— Source data —
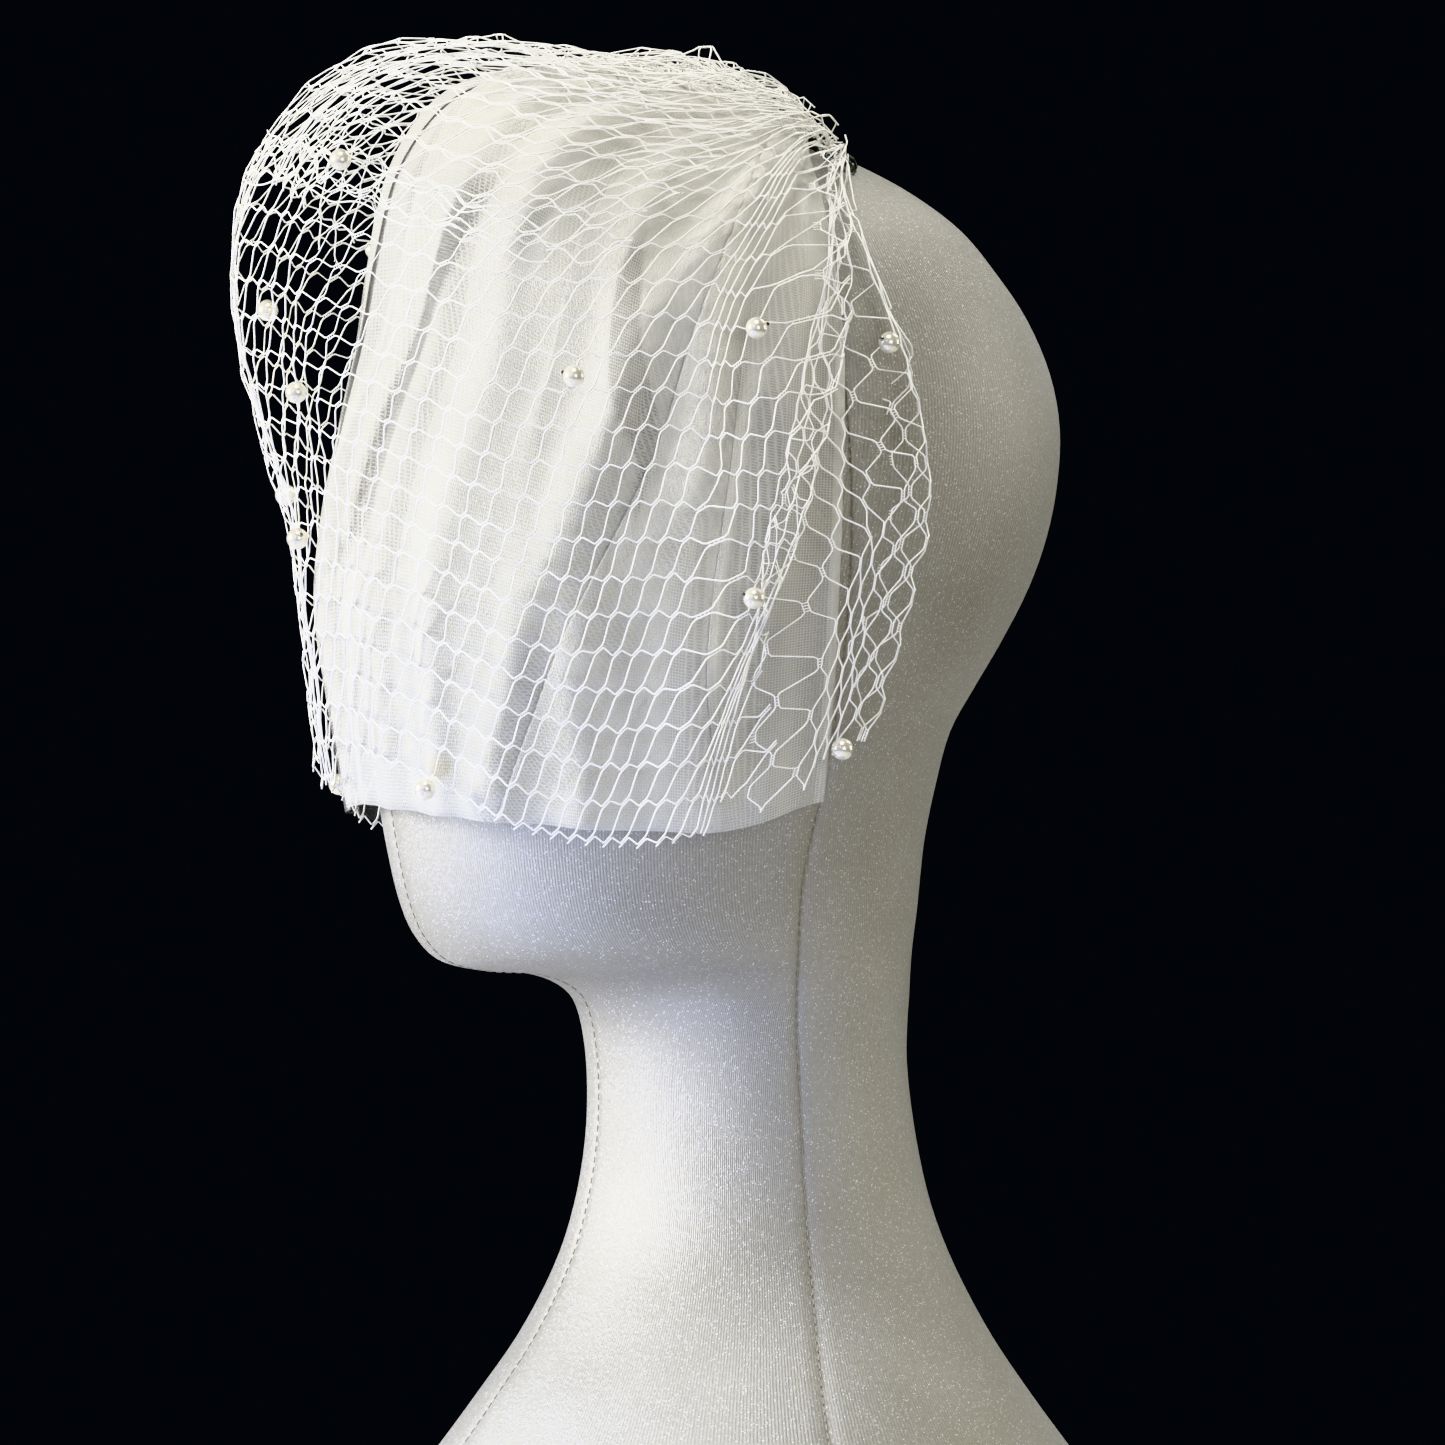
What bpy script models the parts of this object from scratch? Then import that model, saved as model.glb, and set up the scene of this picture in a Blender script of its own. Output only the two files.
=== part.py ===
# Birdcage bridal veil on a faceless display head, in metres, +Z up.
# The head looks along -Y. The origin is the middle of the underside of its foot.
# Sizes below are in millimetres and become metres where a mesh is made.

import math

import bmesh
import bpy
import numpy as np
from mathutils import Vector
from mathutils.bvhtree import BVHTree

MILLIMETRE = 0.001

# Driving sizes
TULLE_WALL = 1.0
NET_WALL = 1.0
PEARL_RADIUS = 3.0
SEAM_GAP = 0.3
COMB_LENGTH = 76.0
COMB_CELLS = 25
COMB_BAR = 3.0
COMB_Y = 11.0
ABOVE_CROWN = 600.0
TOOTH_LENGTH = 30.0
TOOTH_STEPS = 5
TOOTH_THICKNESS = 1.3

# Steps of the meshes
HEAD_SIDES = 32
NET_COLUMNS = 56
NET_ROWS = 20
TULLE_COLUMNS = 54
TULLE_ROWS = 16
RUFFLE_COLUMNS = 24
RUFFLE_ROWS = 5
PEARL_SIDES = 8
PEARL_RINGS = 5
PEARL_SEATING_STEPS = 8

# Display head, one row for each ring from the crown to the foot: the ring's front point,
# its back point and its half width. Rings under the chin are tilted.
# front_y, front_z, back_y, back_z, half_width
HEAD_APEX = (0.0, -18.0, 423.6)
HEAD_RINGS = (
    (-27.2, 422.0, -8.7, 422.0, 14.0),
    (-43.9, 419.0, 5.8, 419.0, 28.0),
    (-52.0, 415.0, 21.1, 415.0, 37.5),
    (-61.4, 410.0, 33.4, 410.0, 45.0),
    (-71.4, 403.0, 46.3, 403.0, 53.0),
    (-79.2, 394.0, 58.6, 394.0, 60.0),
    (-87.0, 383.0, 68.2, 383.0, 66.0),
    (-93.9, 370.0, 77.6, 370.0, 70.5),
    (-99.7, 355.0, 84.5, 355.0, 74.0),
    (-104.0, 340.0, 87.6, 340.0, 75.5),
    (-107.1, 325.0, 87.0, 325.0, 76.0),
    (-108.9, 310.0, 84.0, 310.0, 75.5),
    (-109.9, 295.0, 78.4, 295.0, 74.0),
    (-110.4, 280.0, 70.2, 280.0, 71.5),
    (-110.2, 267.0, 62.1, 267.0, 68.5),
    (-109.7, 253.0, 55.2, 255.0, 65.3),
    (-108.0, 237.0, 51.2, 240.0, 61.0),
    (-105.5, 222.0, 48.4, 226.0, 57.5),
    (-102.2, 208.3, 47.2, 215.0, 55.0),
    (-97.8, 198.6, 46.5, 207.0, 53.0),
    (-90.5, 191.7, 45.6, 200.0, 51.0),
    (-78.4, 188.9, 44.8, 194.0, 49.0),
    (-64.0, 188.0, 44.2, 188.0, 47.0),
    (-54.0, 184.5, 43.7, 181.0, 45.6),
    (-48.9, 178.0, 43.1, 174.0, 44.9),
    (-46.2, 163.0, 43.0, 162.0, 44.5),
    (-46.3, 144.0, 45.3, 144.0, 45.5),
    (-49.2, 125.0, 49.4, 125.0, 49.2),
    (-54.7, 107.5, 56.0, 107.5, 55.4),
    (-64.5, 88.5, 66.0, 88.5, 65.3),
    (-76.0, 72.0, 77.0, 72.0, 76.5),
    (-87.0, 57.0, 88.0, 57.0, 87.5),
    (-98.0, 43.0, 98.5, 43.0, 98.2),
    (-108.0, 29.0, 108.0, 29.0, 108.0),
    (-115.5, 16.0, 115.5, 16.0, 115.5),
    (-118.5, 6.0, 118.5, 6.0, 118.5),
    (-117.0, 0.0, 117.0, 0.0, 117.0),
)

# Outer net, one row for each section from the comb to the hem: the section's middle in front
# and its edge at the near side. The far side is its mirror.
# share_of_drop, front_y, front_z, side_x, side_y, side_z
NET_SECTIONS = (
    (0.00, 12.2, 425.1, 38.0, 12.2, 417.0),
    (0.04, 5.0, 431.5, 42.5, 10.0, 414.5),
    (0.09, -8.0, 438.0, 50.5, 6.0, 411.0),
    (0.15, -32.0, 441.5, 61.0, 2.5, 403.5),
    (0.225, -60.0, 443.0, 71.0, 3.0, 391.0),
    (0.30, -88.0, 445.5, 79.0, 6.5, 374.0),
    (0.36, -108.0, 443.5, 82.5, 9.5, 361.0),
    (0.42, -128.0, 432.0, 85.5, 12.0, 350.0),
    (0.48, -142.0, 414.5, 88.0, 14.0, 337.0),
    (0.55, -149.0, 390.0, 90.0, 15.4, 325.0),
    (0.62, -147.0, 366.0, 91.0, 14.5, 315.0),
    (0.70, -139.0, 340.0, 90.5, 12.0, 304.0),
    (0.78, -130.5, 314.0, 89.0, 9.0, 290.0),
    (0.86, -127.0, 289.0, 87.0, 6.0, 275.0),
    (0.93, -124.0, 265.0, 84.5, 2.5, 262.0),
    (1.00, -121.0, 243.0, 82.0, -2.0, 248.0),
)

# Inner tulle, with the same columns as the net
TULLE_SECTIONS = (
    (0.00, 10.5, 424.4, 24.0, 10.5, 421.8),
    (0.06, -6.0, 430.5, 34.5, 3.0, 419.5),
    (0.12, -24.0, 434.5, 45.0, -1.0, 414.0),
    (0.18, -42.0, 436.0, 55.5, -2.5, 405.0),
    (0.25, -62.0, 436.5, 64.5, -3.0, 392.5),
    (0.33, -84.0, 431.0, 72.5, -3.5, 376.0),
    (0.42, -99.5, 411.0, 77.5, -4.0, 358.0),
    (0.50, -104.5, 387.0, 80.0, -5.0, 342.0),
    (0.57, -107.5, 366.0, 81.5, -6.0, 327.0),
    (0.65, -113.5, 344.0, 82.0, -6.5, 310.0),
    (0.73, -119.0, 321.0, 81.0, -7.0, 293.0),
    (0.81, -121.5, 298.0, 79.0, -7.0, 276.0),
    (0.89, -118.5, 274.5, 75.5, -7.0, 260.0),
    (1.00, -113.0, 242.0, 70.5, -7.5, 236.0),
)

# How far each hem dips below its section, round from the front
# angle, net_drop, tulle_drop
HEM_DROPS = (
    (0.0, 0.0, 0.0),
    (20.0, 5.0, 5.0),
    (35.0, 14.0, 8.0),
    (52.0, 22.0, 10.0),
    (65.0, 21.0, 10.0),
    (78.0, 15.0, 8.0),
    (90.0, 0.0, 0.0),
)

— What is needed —
Find all lines where the word "from" appears. Copy them.

— Exercise solution —
What bpy script models the parts of this object from scratch? Then import that model, saved as model.glb, and set up the scene of this picture in a Blender script of its own. Output only the two files.
from mathutils import Vector
from mathutils.bvhtree import BVHTree
# Display head, one row for each ring from the crown to the foot: the ring's front point,
# Outer net, one row for each section from the comb to the hem: the section's middle in front
# How far each hem dips below its section, round from the front